[Stated task] Set down exactly the lines of the listing below, please, beginning with the first and ending with the line that holds "return max(top_height(x, d)".
** start Data lines **
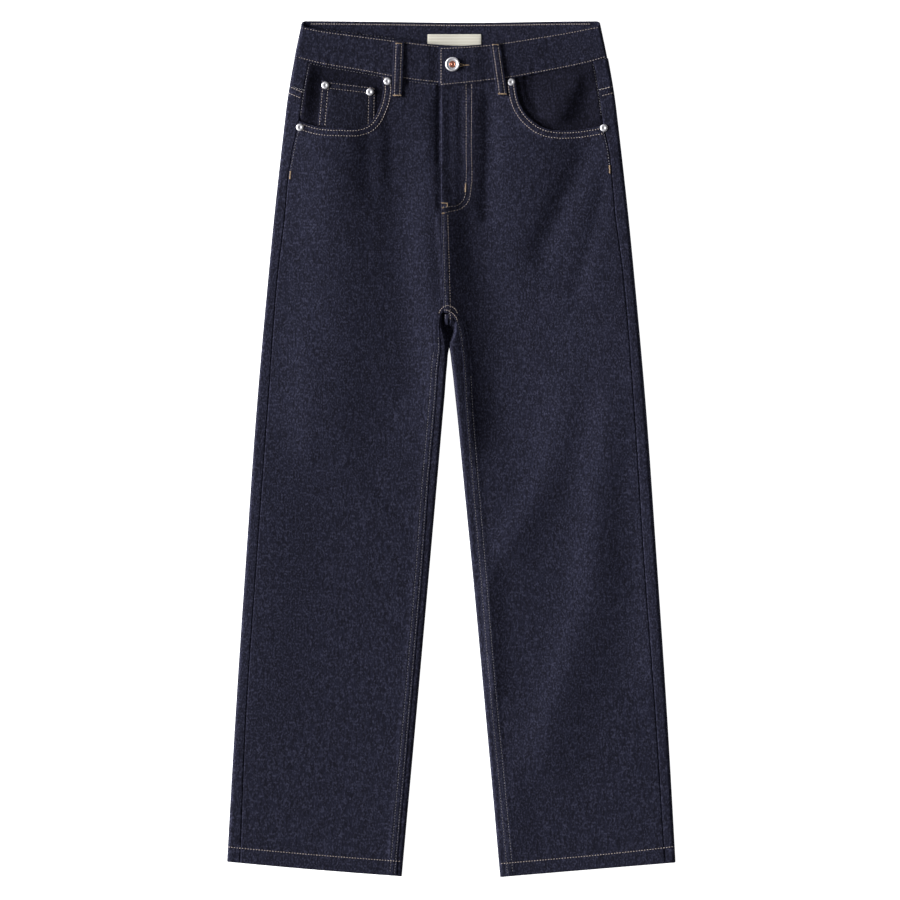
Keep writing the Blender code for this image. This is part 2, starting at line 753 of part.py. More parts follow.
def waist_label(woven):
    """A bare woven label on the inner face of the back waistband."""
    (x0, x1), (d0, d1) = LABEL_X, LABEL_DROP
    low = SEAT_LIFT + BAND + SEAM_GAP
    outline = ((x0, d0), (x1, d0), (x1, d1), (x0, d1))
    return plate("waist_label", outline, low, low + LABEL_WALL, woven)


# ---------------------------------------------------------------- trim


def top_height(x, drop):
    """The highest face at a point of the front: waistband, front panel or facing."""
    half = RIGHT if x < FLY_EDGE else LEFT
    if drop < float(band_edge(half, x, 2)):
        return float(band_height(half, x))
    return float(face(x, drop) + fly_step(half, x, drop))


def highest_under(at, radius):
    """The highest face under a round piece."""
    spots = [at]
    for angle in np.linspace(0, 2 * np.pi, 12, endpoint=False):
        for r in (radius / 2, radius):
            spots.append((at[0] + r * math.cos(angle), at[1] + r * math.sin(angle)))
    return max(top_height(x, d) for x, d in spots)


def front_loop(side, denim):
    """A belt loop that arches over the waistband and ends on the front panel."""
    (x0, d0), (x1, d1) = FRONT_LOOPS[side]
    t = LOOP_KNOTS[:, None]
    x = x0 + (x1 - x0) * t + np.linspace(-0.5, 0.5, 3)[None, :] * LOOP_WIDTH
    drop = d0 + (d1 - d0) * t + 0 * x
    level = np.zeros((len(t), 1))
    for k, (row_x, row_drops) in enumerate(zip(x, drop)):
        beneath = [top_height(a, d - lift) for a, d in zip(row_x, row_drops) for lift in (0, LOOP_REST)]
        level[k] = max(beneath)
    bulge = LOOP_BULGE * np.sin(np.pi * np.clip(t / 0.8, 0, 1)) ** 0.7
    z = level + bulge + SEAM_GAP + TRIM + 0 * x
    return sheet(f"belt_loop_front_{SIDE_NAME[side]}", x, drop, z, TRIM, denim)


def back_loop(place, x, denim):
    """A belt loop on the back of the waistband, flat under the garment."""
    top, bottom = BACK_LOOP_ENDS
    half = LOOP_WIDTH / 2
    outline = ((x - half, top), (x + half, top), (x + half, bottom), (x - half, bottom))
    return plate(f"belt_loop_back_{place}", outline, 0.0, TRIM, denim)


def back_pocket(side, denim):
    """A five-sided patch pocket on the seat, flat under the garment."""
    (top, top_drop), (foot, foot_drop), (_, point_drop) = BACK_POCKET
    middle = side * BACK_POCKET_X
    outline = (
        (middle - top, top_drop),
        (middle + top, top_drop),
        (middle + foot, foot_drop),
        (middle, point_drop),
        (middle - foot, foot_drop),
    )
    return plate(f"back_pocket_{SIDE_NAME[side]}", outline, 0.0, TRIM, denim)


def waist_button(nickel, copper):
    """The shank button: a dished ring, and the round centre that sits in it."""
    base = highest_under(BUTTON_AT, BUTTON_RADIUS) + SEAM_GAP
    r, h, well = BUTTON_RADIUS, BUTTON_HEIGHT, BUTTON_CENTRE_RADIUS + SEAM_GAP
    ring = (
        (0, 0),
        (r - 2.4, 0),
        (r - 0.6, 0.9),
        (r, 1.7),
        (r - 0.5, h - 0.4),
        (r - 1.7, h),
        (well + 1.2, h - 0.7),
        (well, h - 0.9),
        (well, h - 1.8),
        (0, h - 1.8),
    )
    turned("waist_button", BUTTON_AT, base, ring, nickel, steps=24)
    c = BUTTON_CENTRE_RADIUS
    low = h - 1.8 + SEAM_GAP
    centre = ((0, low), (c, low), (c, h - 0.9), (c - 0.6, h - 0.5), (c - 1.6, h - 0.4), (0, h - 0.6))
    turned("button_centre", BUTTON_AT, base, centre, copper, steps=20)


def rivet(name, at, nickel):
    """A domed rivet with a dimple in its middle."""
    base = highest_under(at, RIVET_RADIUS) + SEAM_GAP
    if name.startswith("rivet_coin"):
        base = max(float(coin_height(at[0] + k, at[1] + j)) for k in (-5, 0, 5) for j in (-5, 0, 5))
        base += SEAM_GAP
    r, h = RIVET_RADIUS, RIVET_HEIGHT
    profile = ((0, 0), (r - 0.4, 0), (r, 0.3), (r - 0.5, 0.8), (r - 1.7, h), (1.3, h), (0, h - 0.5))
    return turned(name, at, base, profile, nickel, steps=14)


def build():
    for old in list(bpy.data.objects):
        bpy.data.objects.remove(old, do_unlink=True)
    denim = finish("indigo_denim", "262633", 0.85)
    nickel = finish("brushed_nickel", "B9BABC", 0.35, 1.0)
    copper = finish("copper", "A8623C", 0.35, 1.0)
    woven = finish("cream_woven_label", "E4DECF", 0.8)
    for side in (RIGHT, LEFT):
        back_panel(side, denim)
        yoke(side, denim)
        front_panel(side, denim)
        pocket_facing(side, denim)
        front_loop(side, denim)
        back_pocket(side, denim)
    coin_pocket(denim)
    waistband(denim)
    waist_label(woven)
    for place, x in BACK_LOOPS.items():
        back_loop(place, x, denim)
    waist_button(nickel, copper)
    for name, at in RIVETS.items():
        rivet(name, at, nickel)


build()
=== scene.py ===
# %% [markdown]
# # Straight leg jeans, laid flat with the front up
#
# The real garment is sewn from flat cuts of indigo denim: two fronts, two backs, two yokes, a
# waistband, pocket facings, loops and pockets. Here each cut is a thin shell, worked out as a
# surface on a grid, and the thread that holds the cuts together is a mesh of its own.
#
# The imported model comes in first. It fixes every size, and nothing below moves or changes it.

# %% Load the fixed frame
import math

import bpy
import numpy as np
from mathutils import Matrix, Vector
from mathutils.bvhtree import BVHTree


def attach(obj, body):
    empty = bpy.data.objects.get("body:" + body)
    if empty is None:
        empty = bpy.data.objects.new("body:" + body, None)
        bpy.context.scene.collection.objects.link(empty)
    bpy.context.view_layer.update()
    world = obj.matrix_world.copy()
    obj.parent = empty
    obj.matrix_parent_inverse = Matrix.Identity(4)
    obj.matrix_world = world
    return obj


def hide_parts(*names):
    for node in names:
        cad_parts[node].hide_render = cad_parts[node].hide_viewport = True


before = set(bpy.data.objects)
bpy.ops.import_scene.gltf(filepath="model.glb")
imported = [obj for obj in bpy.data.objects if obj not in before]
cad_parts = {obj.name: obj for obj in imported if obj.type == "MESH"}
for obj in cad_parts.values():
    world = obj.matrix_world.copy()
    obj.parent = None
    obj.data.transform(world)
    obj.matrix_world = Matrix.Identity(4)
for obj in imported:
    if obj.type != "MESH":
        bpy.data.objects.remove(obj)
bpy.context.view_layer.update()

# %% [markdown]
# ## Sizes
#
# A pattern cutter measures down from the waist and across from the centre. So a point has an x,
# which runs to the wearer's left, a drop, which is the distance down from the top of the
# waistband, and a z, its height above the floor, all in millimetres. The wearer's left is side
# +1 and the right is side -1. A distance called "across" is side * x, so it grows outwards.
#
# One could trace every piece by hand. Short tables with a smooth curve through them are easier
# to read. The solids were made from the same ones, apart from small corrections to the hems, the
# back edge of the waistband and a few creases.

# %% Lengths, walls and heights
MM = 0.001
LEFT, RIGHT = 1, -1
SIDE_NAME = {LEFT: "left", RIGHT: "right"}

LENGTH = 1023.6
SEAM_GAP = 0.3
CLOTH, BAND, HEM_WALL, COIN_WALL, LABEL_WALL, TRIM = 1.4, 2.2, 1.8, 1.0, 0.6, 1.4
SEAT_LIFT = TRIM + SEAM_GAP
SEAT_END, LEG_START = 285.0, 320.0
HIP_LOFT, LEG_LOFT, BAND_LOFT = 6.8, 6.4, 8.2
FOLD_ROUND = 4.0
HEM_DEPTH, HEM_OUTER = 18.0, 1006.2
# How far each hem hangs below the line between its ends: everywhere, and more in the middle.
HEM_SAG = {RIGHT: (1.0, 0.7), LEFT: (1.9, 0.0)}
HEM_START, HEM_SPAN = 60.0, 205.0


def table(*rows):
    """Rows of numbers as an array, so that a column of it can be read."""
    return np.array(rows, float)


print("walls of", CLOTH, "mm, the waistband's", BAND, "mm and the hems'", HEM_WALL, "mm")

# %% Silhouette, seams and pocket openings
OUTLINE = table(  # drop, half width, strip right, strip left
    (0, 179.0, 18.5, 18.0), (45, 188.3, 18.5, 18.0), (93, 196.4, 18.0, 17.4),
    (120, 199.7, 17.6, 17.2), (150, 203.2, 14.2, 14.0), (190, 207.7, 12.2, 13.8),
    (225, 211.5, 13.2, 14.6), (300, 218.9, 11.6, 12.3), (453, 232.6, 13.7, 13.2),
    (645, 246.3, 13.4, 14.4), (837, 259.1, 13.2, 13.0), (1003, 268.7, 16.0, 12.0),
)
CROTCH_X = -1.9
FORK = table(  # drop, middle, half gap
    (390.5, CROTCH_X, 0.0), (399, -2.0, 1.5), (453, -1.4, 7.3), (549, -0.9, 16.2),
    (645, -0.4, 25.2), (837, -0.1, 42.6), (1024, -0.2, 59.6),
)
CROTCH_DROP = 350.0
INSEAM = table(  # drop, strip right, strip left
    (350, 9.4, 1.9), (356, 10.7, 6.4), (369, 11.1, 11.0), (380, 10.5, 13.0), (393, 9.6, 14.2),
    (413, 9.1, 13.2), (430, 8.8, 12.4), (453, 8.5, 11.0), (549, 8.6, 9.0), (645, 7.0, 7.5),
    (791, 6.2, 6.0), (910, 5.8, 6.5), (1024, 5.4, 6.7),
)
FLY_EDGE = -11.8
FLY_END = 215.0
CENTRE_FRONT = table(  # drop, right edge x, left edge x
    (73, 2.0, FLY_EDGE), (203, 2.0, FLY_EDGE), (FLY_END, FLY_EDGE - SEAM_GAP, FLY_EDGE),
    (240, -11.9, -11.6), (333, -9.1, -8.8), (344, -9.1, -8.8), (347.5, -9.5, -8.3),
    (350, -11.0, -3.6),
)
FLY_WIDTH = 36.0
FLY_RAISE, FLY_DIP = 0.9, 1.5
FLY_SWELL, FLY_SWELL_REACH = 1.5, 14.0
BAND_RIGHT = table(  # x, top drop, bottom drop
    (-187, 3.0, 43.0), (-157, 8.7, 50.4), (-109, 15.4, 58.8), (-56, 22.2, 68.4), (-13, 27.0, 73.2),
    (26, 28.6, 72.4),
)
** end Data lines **
[Solution below]
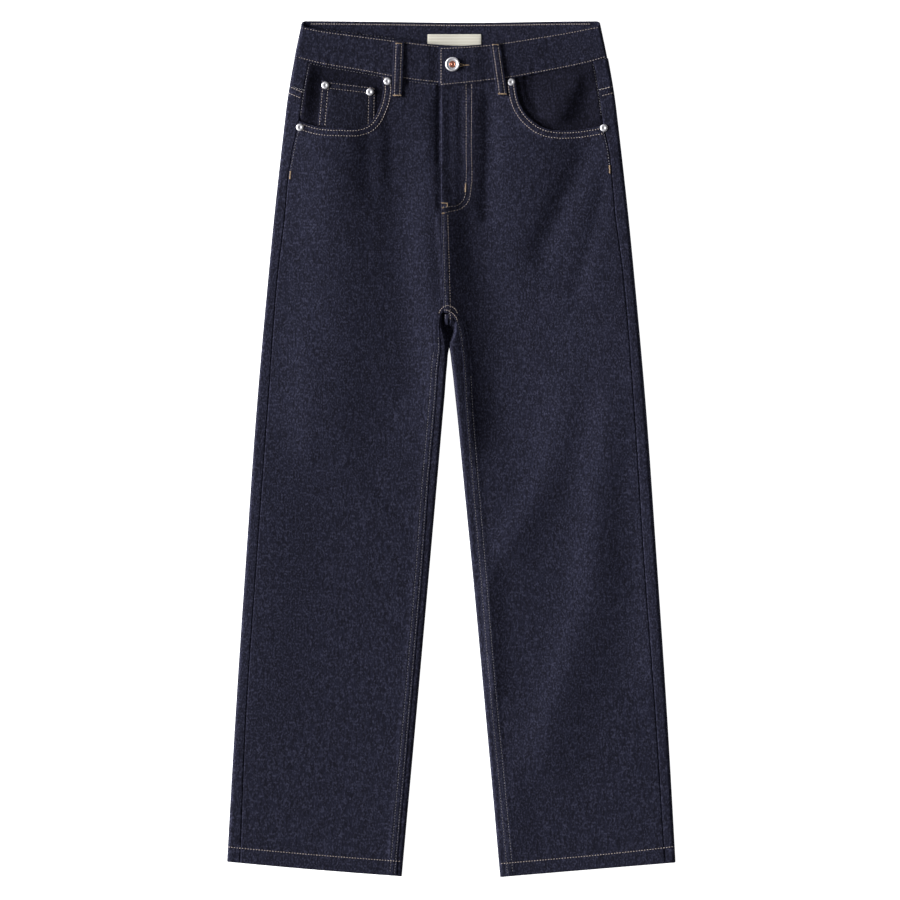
Keep writing the Blender code for this image. This is part 2, starting at line 753 of part.py. More parts follow.
def waist_label(woven):
    """A bare woven label on the inner face of the back waistband."""
    (x0, x1), (d0, d1) = LABEL_X, LABEL_DROP
    low = SEAT_LIFT + BAND + SEAM_GAP
    outline = ((x0, d0), (x1, d0), (x1, d1), (x0, d1))
    return plate("waist_label", outline, low, low + LABEL_WALL, woven)


# ---------------------------------------------------------------- trim


def top_height(x, drop):
    """The highest face at a point of the front: waistband, front panel or facing."""
    half = RIGHT if x < FLY_EDGE else LEFT
    if drop < float(band_edge(half, x, 2)):
        return float(band_height(half, x))
    return float(face(x, drop) + fly_step(half, x, drop))


def highest_under(at, radius):
    """The highest face under a round piece."""
    spots = [at]
    for angle in np.linspace(0, 2 * np.pi, 12, endpoint=False):
        for r in (radius / 2, radius):
            spots.append((at[0] + r * math.cos(angle), at[1] + r * math.sin(angle)))
    return max(top_height(x, d) for x, d in spots)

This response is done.